On Campus

Are today’s students too confident?

Sixty per cent think they’re above average

Photo courtesy of Fox O'Rian on Flickr

New research is adding to weight to the theory that today’s students are more confident than ever — too confident, according to some experts.

A new study shows that 60 per cent of first-year students in 2009 rated themselves as intellectually above average. In 1966, only 39 per cent declared themselves intellectually superior on a similar survey.

“There are some advantages and some disadvantages to self-esteem, so having some degree of confidence is often a good thing,” Jean Twenge, one of the study’s authors, told USA Today. However, “it’s not just confidence. It’s overconfidence,” she said. Twenge, a San Diego State University professor, theorized in her book Generation Me that overconfidence prevents young people from learning how to deal with failure.

In the new study, she and her co-authors argue that increasing intellectual confidence is caused by ever-increasing grades — so-called grade inflation — which makes students feel ever smarter. They point out that in 1966, only 19 per cent of American students entered university with at least an A-minus grade average from high school. By 2009, more than twice as many did (48 per cent).

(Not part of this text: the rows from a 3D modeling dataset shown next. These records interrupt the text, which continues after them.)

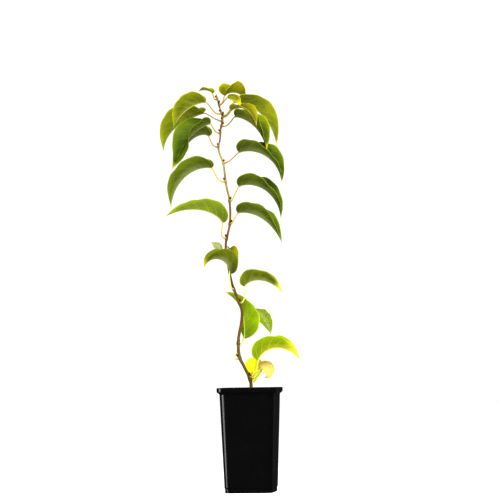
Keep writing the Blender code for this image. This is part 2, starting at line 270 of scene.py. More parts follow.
LOOKS = {
    "dark": Look(
        (0.020, 0.039, 0.0003), (0.049, 0.071, 0.002), (0.170, 0.230, 0.003), (0.170, 0.200, 0.050),
        depth=0.25, sheen_band=0.75
    ),
    "forest": Look(
        (0.023, 0.044, 0.0002), (0.049, 0.071, 0.002), (0.110, 0.150, 0.001), (0.170, 0.200, 0.050),
        depth=0.12, sheen_band=0.65
    ),
    "green": Look(
        (0.029, 0.045, 0.0003), (0.060, 0.080, 0.001), (0.250, 0.290, 0.003), (0.220, 0.240, 0.045),
        depth=0.30, sheen_band=0.60
    ),
    "olive": Look(
        (0.083, 0.087, 0.0004), (0.190, 0.190, 0.0015), (0.420, 0.400, 0.003), (0.300, 0.310, 0.040),
        depth=0.45, sheen_band=0.15
    ),
    "bronze": Look(
        (0.075, 0.071, 0.0003), (0.155, 0.145, 0.001), (0.310, 0.270, 0.002), (0.270, 0.270, 0.040),
        depth=0.40, sheen_band=0.15
    ),
    "light": Look(
        (0.090, 0.114, 0.001), (0.110, 0.134, 0.002), (0.380, 0.380, 0.008), (0.340, 0.370, 0.050),
        depth=0.45, sheen_band=0.20
    ),
    # The light look with its under face painted lighter: painted light on an under face that lies in shade.
    "light_brightened_under": Look(
        (0.090, 0.114, 0.001), (0.124, 0.158, 0.002), (0.380, 0.390, 0.008), (0.340, 0.370, 0.050),
        depth=0.40, sheen_band=0.20
    ),
    "lime": Look(
        (0.100, 0.190, 0.0004), (0.122, 0.206, 0.0004), (0.370, 0.510, 0.002), (0.320, 0.410, 0.030),
        depth=0.35, sheen_band=0.20
    ),
    "moss": Look(
        (0.040, 0.060, 0.0003), (0.042, 0.053, 0.0006), (0.150, 0.170, 0.002), (0.180, 0.190, 0.050),
        depth=0.25, sheen_band=0.60
    ),
    "meadow": Look(
        (0.064, 0.100, 0.001), (0.100, 0.146, 0.006), (0.280, 0.350, 0.010), (0.320, 0.380, 0.050),
        depth=0.40, sheen_band=0.25
    ),
    "soft": Look(
        (0.120, 0.200, 0.001), (0.240, 0.350, 0.005), (0.330, 0.440, 0.004), (0.500, 0.580, 0.150),
        depth=0.15, sheen_band=0.50
    ),
    "turning": Look(
        (0.110, 0.200, 0.0004), (0.140, 0.225, 0.0006), (0.300, 0.410, 0.002), (0.760, 0.560, 0.050),
        depth=0.10, sheen_band=0.26
    ),
    "pale": Look(
        (0.250, 0.290, 0.060), (0.310, 0.335, 0.110), (0.400, 0.430, 0.130), (0.480, 0.520, 0.230),
        depth=0.20, sheen_band=0.20
    ),
    "yellow": Look(
        (0.960, 0.930, 0.003), (0.940, 0.910, 0.004), (0.970, 0.950, 0.030), (0.960, 0.940, 0.080),
        depth=0.06, sheen_band=0.10
    ),
    "cream": Look(
        (0.820, 0.620, 0.110), (0.800, 0.580, 0.090), (0.780, 0.460, 0.030), (0.930, 0.850, 0.420),
        depth=0.15, sheen_band=0.20
    ),
}

TIPS = {
    "green": (0.200, 0.260, 0.010),
    "yellow": (0.720, 0.660, 0.020),
    "ochre": (0.430, 0.370, 0.006),
    "orange": (0.720, 0.420, 0.010),
    "brown": (0.300, 0.160, 0.050),
}

STALKS = {
    "orange": (0.340, 0.200, 0.006),
    "yellow": (0.430, 0.330, 0.010),
    "pale": (0.520, 0.530, 0.110),
}
STALK_STREAK = (0.200, 0.130, 0.010)
STALK_FOOT = (0.150, 0.066, 0.010)

# Bark colours at shares of the stem's height.
BARK_TONES = (
    (0.00, (0.170, 0.105, 0.004)),
    (0.05, (0.085, 0.050, 0.004)),
    (0.14, (0.090, 0.050, 0.004)),
    (0.30, (0.100, 0.044, 0.003)),
    (0.42, (0.095, 0.026, 0.002)),
    (0.62, (0.150, 0.056, 0.003)),
    (0.70, (0.260, 0.180, 0.006)),
    (0.80, (0.260, 0.190, 0.008)),
    (0.86, (0.150, 0.066, 0.005)),
    (1.00, (0.200, 0.115, 0.006)),
)
BARK_STREAK = (0.030, 0.014, 0.006)
BARK_SPOT = (0.280, 0.190, 0.080)

# The darker and the lighter tone of each other material.
BUD_TONES = ((0.020, 0.010, 0.002), (0.060, 0.030, 0.006))
POT_TONES = ((0.0011, 0.0011, 0.0013), (0.0032, 0.0032, 0.0036))
COMPOST_TONES = ((0.010, 0.006, 0.004), (0.050, 0.030, 0.018))
CRUMB_TONES = ((0.016, 0.009, 0.005), (0.080, 0.045, 0.024))
COMPOST_FIBRE = (0.160, 0.095, 0.045)
BLACK = (0, 0, 0)


@dataclass
class Leaf:
    """Driving sizes of one leaf, in metres and degrees.

    height: where the stalk leaves the stem. heading: its direction in plan, 0 is +X and 90 is +Y.
    reach, rise: from the stem's middle to the foot of the blade, across and up.
    lift, droop: the midrib's slope at the foot and at the tip. ease: under 1 bends early, over 1 late.
    fold: how far each half stands up from flat. roll, twist: the blade's turn about its midrib, at the
    foot and added by the tip. dip, dip_at: a stretch of the margin on the -Y side that hangs lower.
    lobe: how far the foot's lobes reach back, as a share of the length. leave: the direction in plan of
    the blade's foot from the stem, where it isn't the heading. spring: the direction in plan in which the
    stalk leaves the stem, where it isn't towards the foot. elbow: how far it runs that way, as a share of
    its span, before it turns up. look, tip, stalk: its colours. tint: the share of the length at which
    the tip's colour is half way in.
    """

    height: float
    heading: float
    reach: float
    rise: float
    length: float
    width: float
    lift: float
    droop: float
    ease: float = 0.8
    fold: float = 50
    roll: float = 0
    twist: float = 0
    dip: float = 0
    dip_at: float = 0.5
    lobe: float = 0.05
    leave: float | None = None
    spring: float | None = None
    elbow: float = 0.42
    look: str = "green"
    tip: str = "yellow"
    tint: float = 0.93
    stalk: str = "orange"


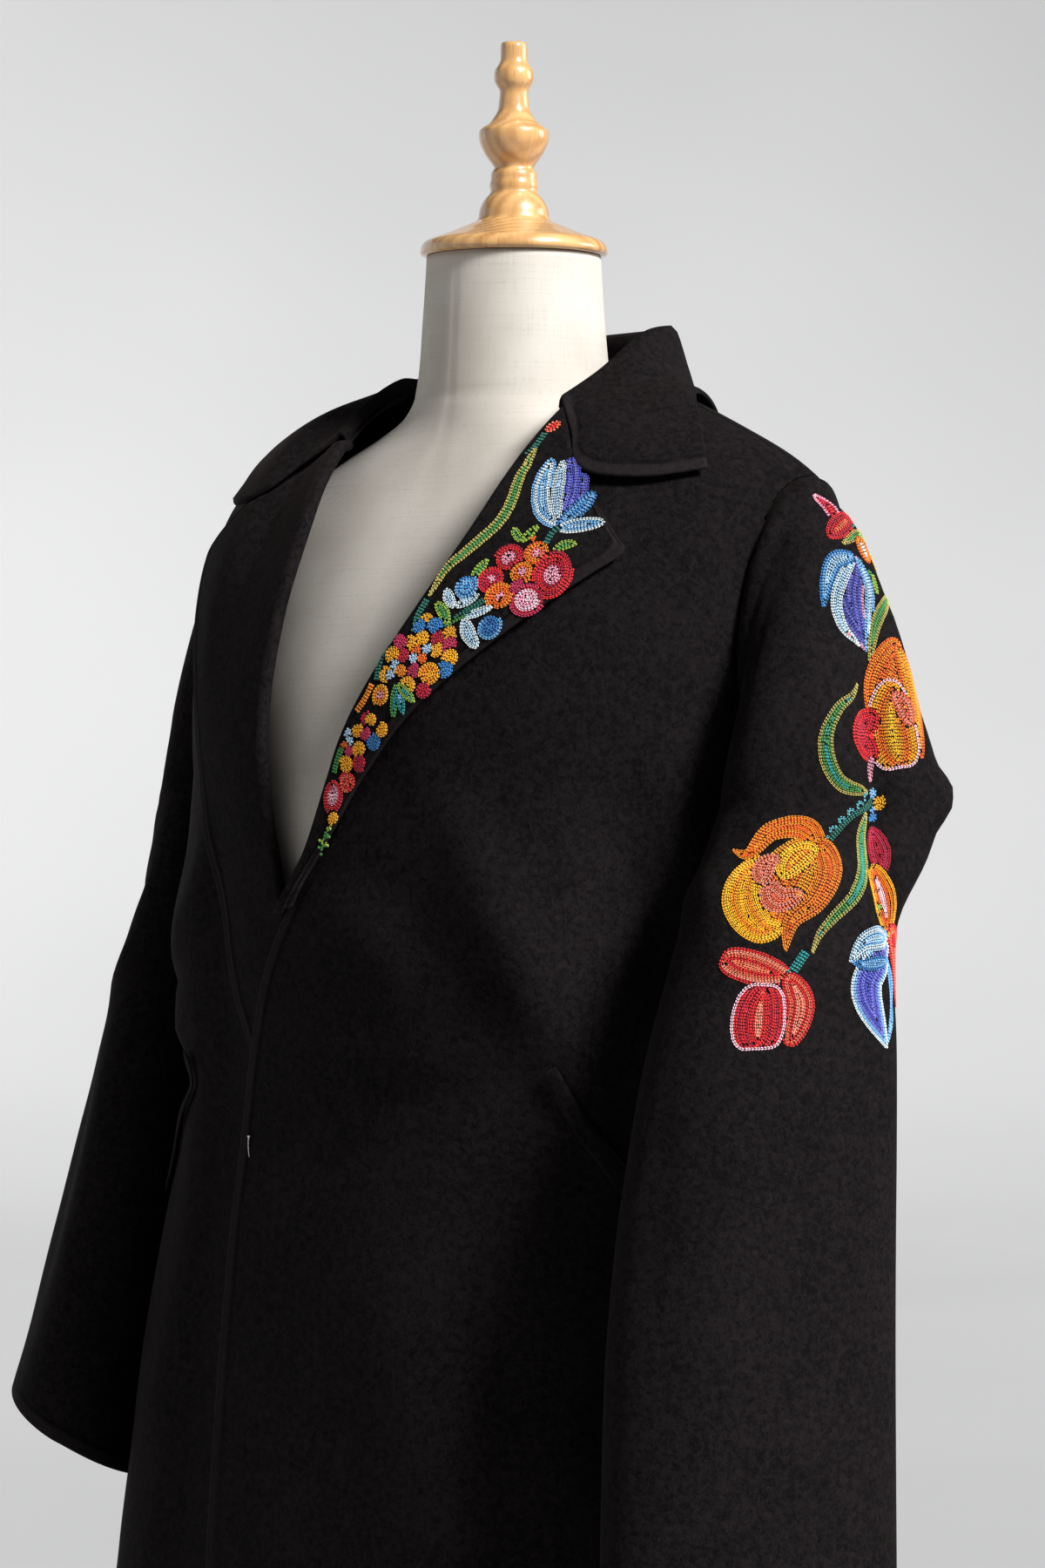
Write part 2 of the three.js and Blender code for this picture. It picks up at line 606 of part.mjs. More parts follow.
// The armhole as a loop from the shoulder tip down the front, under the arm and up the back.
function armholeLoop(side) {
  const points = [];
  const samples = 48;
  for (let i = 0; i < 2 * samples; i += 1) {
    const onFront = i < samples;
    const down = onFront ? i / samples : 2 - i / samples;
    const climb = SHOULDER_CLIMB * (1 - down);
    const angle = armholeAngle(climb, onFront ? "front" : "back");
    points.push({ angle: side * (onFront ? angle : Math.PI - angle), level: UNDERARM + climb });
  }
  const curve = new THREE.CatmullRomCurve3(points.map((place) => onBody(place)), true);
  return curve.getSpacedPoints(SLEEVE_COLUMNS).slice(0, SLEEVE_COLUMNS);
}

function sleeveRing(table, side, height) {
  const value = (column) => read([...table].reverse(), "height", height, column);
  const turned = rad(value("turn"));
  const long = new THREE.Vector3(side * Math.cos(turned), Math.sin(turned), 0);
  const outward = new THREE.Vector3(side * Math.sin(turned), -Math.cos(turned), 0);
  const centre = new THREE.Vector3(side * value("x"), value("y"), height);
  const ring = [];
  for (let j = 0; j < SLEEVE_COLUMNS; j += 1) {
    const turn = (j / SLEEVE_COLUMNS) * 2 * Math.PI;
    const alongWide = -Math.sin(turn);
    const across = Math.cos(turn);
    const point = centre.clone()
      .addScaledVector(long, value("wide") * signedPower(alongWide, SLEEVE_SQUARE))
      .addScaledVector(outward, value("thick") * signedPower(across, SLEEVE_SQUARE));
    point.z += value("rise") * across;
    ring.push(point);
  }
  return ring;
}

// How far the cloth stands out behind the left upper arm.
function flapReach(point, centre) {
  const long = new THREE.Vector3(Math.cos(rad(FLAP_WAY)), Math.sin(rad(FLAP_WAY)), 0);
  const away = point.clone().sub(centre).setZ(0).angleTo(long);
  let reach = 0;
  for (const flap of FLAPS) {
    const up = point.z - flap.height;
    const rise = up > 0 ? Math.exp(-((up / flap.above) ** 2)) : Math.exp(-((up / flap.below) ** 4));
    reach += flap.reach * rise * Math.exp(-((away / rad(flap.spread)) ** 2));
  }
  return long.multiplyScalar(reach);
}

// A sleeve runs from the armhole over the cap to the biceps ring and down to the cuff.
function sleeve(table, side, flap) {
  const loop = armholeLoop(side);
  const hole = loop.reduce((sum, point) => sum.add(point), new THREE.Vector3()).divideScalar(loop.length);
  const biceps = sleeveRing(table, side, table[0].height);
  const cuff = table[table.length - 1].height;
  const out = new THREE.Vector3(side, 0, 0);
  const start = loop.map((point) => {
    const inwards = hole.clone().sub(point).setX(0).normalize();
    return point.clone().addScaledVector(inwards, SLEEVE_INSET).addScaledVector(out, SLEEVE_LIFT);
  });
  const rings = [];
  for (let i = 0; i < CAP_STEPS; i += 1) {
    const t = i / CAP_STEPS;
    rings.push(start.map((from, j) => {
      const to = biceps[j];
      const drop = from.z - to.z;
      const high = THREE.MathUtils.clamp(drop / CAP_DEPTH, 0, 1);
      const leave = new THREE.Vector3(side * lerp(26, flap ? 95 : 55, high), 0, -lerp(4, 70, high));
      leave.y = (to.y - from.y) * 0.8;
      const arrive = new THREE.Vector3(0, (to.y - from.y) * 0.2, -lerp(16, CAP_DEPTH, high));
      return new THREE.Vector3().addScaledVector(from, 2 * t ** 3 - 3 * t ** 2 + 1)
        .addScaledVector(leave, t ** 3 - 2 * t ** 2 + t)
        .addScaledVector(to, 3 * t ** 2 - 2 * t ** 3)
        .addScaledVector(arrive, t ** 3 - t ** 2);
    }));
  }
  const heights = ARM_HEIGHTS.filter((height) => height > cuff + 20);
  heights.push(cuff);
  heights.forEach((height) => rings.push(sleeveRing(table, side, height)));
  if (flap) {
    rings.forEach((ring) => {
      const centre = ring.reduce((sum, point) => sum.add(point), new THREE.Vector3())
        .divideScalar(ring.length);
      const fade = rampUp(0, 45, start[0].distanceTo(ring[0]));
      ring.forEach((point, j) => {
        ring[j] = point.clone().addScaledVector(flapReach(point, centre), fade);
      });
    });
  }
  rings.reverse();
  return side > 0 ? rings.map((ring) => [ring[0], ...ring.slice(1).reverse()].reverse()) : rings;
}

// ---- Pocket welts ----
function pocketWelt(side) {
  const grid = [];
  for (const part of [0, 1]) {
    const row = [];
    for (let j = 0; j <= 8; j += 1) {
      const along = (j / 8) * (POCKET.length - 1);
      const across = read(POCKET, "along", along, "across") - part * WELT.width * WELT.slant;
      const height = read(POCKET, "along", along, "height") - part * WELT.width * WELT.slant;
      row.push(onBody(frontPlace(side * across, height), (CLOTH + WELT.thickness) / 2 + CLEARANCE));
    }
    grid.push(side > 0 ? row : row.reverse());
  }
  return grid.reverse();
}

// ---- Dress form and stand ----
function formRings() {
  return FORM.map((section) => {
    const ring = [];
    const power = 2 / lerp(FULLNESS, 2, rampUp(1300, 1385, section.height));
    for (let j = 0; j < FORM_COLUMNS; j += 1) {
      const angle = (j / FORM_COLUMNS) * 2 * Math.PI;
      const depth = Math.cos(angle) > 0 ? section.front : section.back;
      ring.push(new THREE.Vector3(section.side * signedPower(Math.sin(angle), power),
        -depth * signedPower(Math.cos(angle), power), section.height));
    }
    return ring;
  });
}

function turned(profile, segments) {
  const points = profile.map(([radius, height]) => new THREE.Vector2(radius, height));
  return new THREE.LatheGeometry(points, segments).rotateX(QUARTER);
}

// ---- The part ----
const wool = { color: 0x1b1617, roughness: 0.95, metalness: 0 };
const linen = { color: 0xd6d0c8, roughness: 0.9, metalness: 0 };
const wood = { color: 0xcd9655, roughness: 0.35, metalness: 0 };

const blazerOnForm = new THREE.Group();

function add(name, geometry, finish, height = 0) {
  const mesh = new THREE.Mesh(geometry, new THREE.MeshStandardMaterial(finish));
  mesh.name = name;
  mesh.position.z = height;
  blazerOnForm.add(mesh);
}

const flat = () => 0;
add("front_left", wall(frontPanel(1, LEFT_EDGE, flat), CLOTH), wool);
add("front_right", wall(frontPanel(-1, RIGHT_EDGE, underlap), CLOTH), wool);
add("back", wall(backPanel(), CLOTH), wool);
add("lapel_left", wall(lapel(LEFT_EDGE, LEFT_LAPEL, 1, flat), CLOTH), wool);
add("lapel_right", wall(lapel(RIGHT_EDGE, RIGHT_LAPEL, -1, underlap), CLOTH), wool);
add("collar", wall(collarGrid(), COLLAR_CLOTH), wool);
add("sleeve_left", wall(sleeve(LEFT_SLEEVE, 1, true), CLOTH, true), wool);
add("sleeve_right", wall(sleeve(RIGHT_SLEEVE, -1, false), CLOTH, true), wool);
add("pocket_welt_left", wall(pocketWelt(1), WELT.thickness), wool);
add("pocket_welt_right", wall(pocketWelt(-1), WELT.thickness), wool);

add("form_body", loft(formRings()), linen);
add("neck_cap", turned(CAP, 24), wood, CAP_HEIGHT);
const poleHeight = FORM[0].height - BASE_TOP - 2 * SEAM_GAP;
const pole = new THREE.CylinderGeometry(POLE_RADIUS, POLE_RADIUS, poleHeight, 24).rotateX(QUARTER);
add("stand_pole", pole, wood, BASE_TOP + SEAM_GAP + poleHeight / 2);
add("stand_base", turned(BASE, 36), wood);

export default blazerOnForm;
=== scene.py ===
import math

import bpy
import numpy as np
from mathutils import Matrix


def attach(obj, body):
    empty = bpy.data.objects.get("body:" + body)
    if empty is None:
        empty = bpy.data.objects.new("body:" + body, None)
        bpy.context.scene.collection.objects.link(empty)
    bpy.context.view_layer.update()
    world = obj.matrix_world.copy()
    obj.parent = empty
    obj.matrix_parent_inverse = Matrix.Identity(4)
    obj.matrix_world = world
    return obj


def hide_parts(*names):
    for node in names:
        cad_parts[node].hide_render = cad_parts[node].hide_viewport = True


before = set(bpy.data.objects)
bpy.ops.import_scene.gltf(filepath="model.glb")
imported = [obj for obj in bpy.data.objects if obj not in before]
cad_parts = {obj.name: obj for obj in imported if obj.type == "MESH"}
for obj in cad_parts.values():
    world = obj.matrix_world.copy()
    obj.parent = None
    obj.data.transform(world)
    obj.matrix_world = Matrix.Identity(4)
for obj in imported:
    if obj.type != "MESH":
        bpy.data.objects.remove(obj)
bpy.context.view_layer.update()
MM = 0.001

# ---- Driving sizes, millimetres, in the frame's axes: the wearer faces -Y and their left is +X ----
CLOTH = 2.4
COLLAR_CLOTH = 3.0
WELT_CLOTH = 1.6
WELT_WIDTH = 9
HEM = 535.0
UNDERARM = 1165.0
RIDGE_Y = 5.0
SHOULDER_CLIMB = 200.0
YOKE_SPREAD = 18.0
NECK_HALF_WIDTH = 90.0
NECK_BACK_DEPTH = 83.0
ROLL_RADIUS = 3.4
CLEARANCE = 2.2
OVERLAP_SINK = 10.5
SEAM_GAP = 0.3
BODY_REACH = 200.0
ARM_REACH = 66.0
# Angles, radians.
QUARTER = np.pi / 2
FLAP_TURN = math.radians(40)
SIDE_SEAM_HALF_GAP = 0.0012
# Exponents: how square the body's section is, and the extra fall beside the neck.
FULLNESS = 2.3
NECK_FALL = 0.5
# Counts: points round the lapel's roll, and the collar's last row.
ROLL_STEPS = 13
COLLAR_LAST_TURN = 5


def table(names, *rows):
    """Named columns of a short table."""
    return dict(zip(names.split(), np.array(rows, float).T))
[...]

In Canada, grade inflation may be even worse. Last year, the Canadian University Survey Consortium found that 70 per cent of first-year students reported having an A-minus average or above in high school. That’s up from 40 per cent in the early 1980s and it’s astronomically higher than the five per cent of A-grades that were historically awarded, according University of Western Ontario sociologist and higher education critic Dan Côté. (He made similar arguments to Twenge’s assertions in his book Ivory Tower Blues.)

But not everyone agrees that increasing confidence is a bad thing. Jeffrey Arnett, a psychologist at Clark University who studies youth, told USA Today that he doesn’t question Twenge’s results, but he thinks that students merely have “[the] confidence that we wished we had” — and he thinks that’s a good thing. Other experts argue that increasing confidence has caused more students to volunteer.